═══ Exercise input ═══
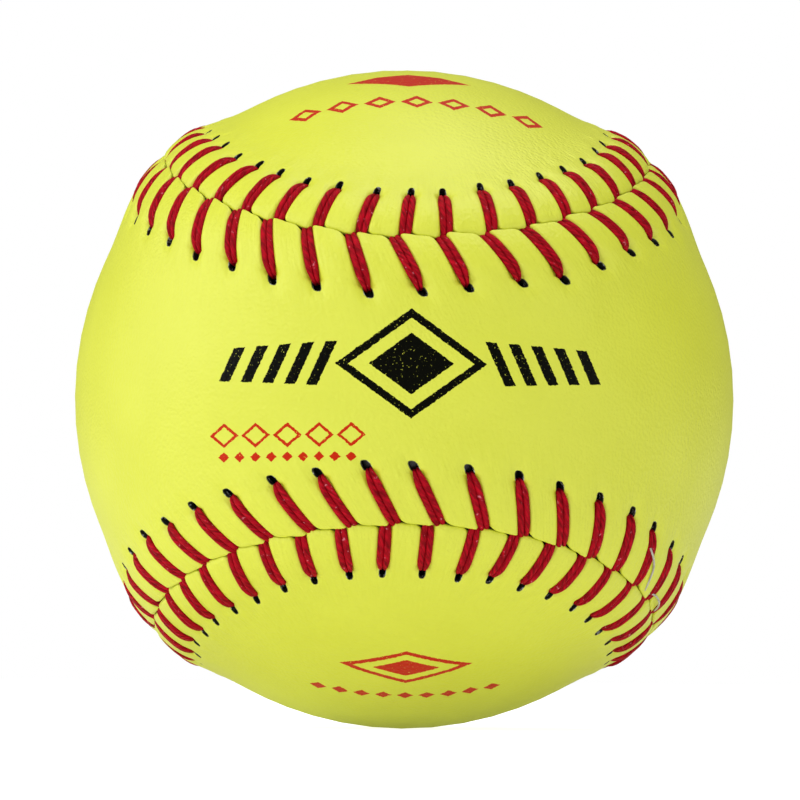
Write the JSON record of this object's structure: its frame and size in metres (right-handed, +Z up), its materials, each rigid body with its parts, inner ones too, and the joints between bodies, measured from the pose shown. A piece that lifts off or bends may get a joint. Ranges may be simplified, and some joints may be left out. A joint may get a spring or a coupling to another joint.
{
  "type": "softball",
  "caption": "Round softball: two waisted leather panels joined edge to edge by raised red V stitching over a solid core.",
  "frame": {"origin": "centre of the ball", "axes": "+Y runs from the middle of panel A's waist through the centre to the middle of panel B's waist; panel A's lobes lie round +X and -X and panel B's lobes round +Z and -Z; +Z is up"},
  "size_m": [0.0968, 0.097, 0.0968],
  "materials": {
    "core_foam": "moulded polyurethane foam, matt",
    "cement": "dried contact cement film",
    "cover_leather": "optic yellow dyed leather, fine pebble grain, satin",
    "lacing_thread": "waxed red plied thread"
  },
  "bodies": {
    "root": {"core": "core_foam", "cement_film": "cement", "cover_panel_a": "cover_leather", "cover_panel_b": "cover_leather", "lacing_thread_one": "lacing_thread", "lacing_thread_two": "lacing_thread"}
  },
  "joints": []
}
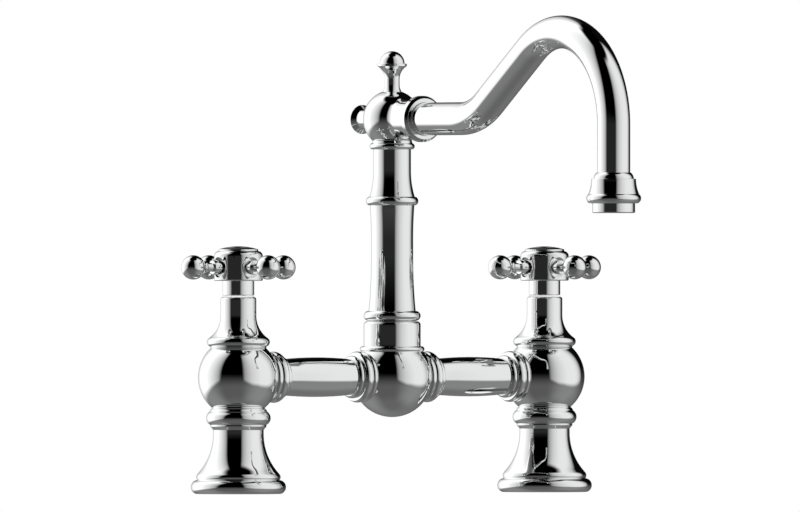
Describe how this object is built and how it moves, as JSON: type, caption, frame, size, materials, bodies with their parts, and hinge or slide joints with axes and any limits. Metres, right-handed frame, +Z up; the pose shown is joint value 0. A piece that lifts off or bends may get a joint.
═══
What to produce =
Each record above should be returned exactly as it appears.

Reply to the task =
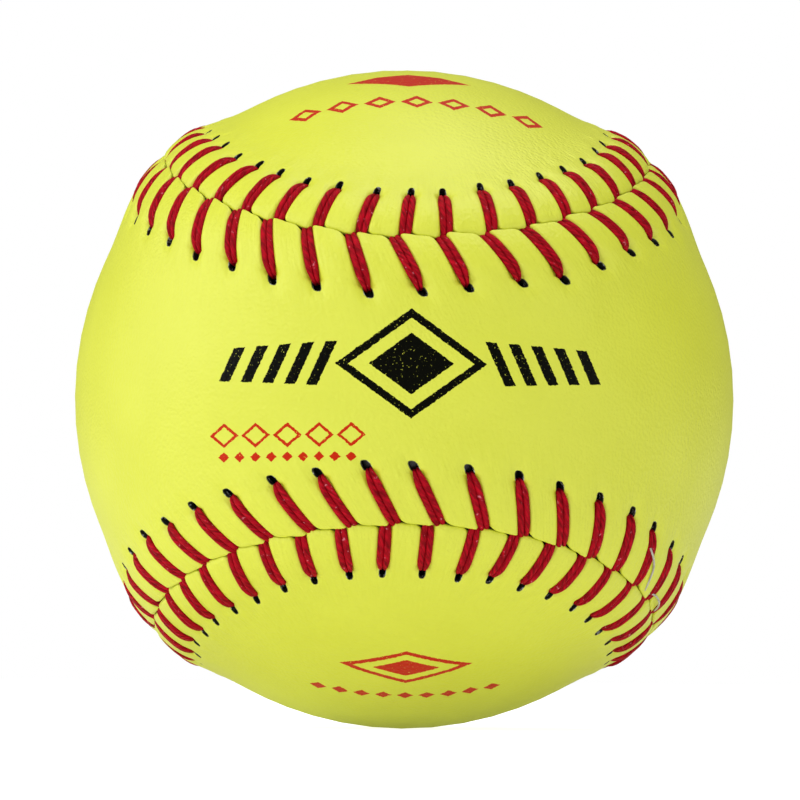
Write the JSON record of this object's structure: its frame and size in metres (right-handed, +Z up), its materials, each rigid body with its parts, inner ones too, and the joints between bodies, measured from the pose shown. A piece that lifts off or bends may get a joint. Ranges may be simplified, and some joints may be left out. A joint may get a spring or a coupling to another joint.
{
  "type": "softball",
  "caption": "Round softball: two waisted leather panels joined edge to edge by raised red V stitching over a solid core.",
  "frame": {"origin": "centre of the ball", "axes": "+Y runs from the middle of panel A's waist through the centre to the middle of panel B's waist; panel A's lobes lie round +X and -X and panel B's lobes round +Z and -Z; +Z is up"},
  "size_m": [0.0968, 0.097, 0.0968],
  "materials": {
    "core_foam": "moulded polyurethane foam, matt",
    "cement": "dried contact cement film",
    "cover_leather": "optic yellow dyed leather, fine pebble grain, satin",
    "lacing_thread": "waxed red plied thread"
  },
  "bodies": {
    "root": {"core": "core_foam", "cement_film": "cement", "cover_panel_a": "cover_leather", "cover_panel_b": "cover_leather", "lacing_thread_one": "lacing_thread", "lacing_thread_two": "lacing_thread"}
  },
  "joints": []
}
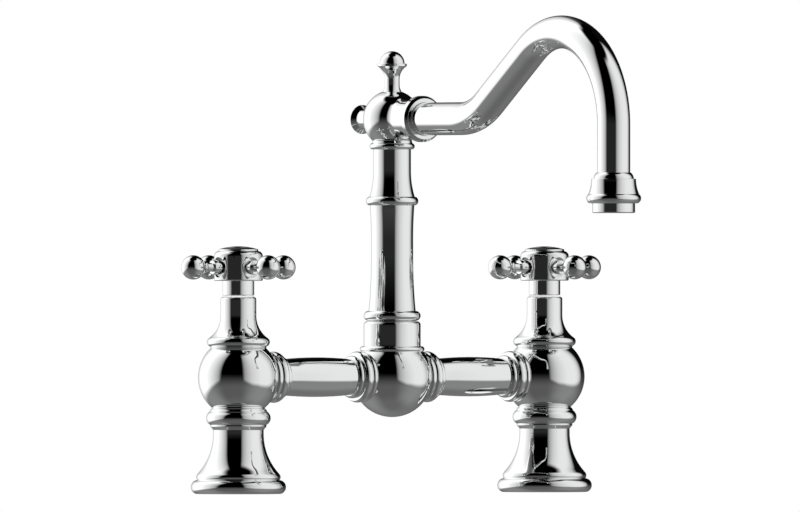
Describe how this object is built and how it moves, as JSON: type, caption, frame, size, materials, bodies with their parts, and hinge or slide joints with axes and any limits. Metres, right-handed frame, +Z up; the pose shown is joint value 0. A piece that lifts off or bends may get a joint.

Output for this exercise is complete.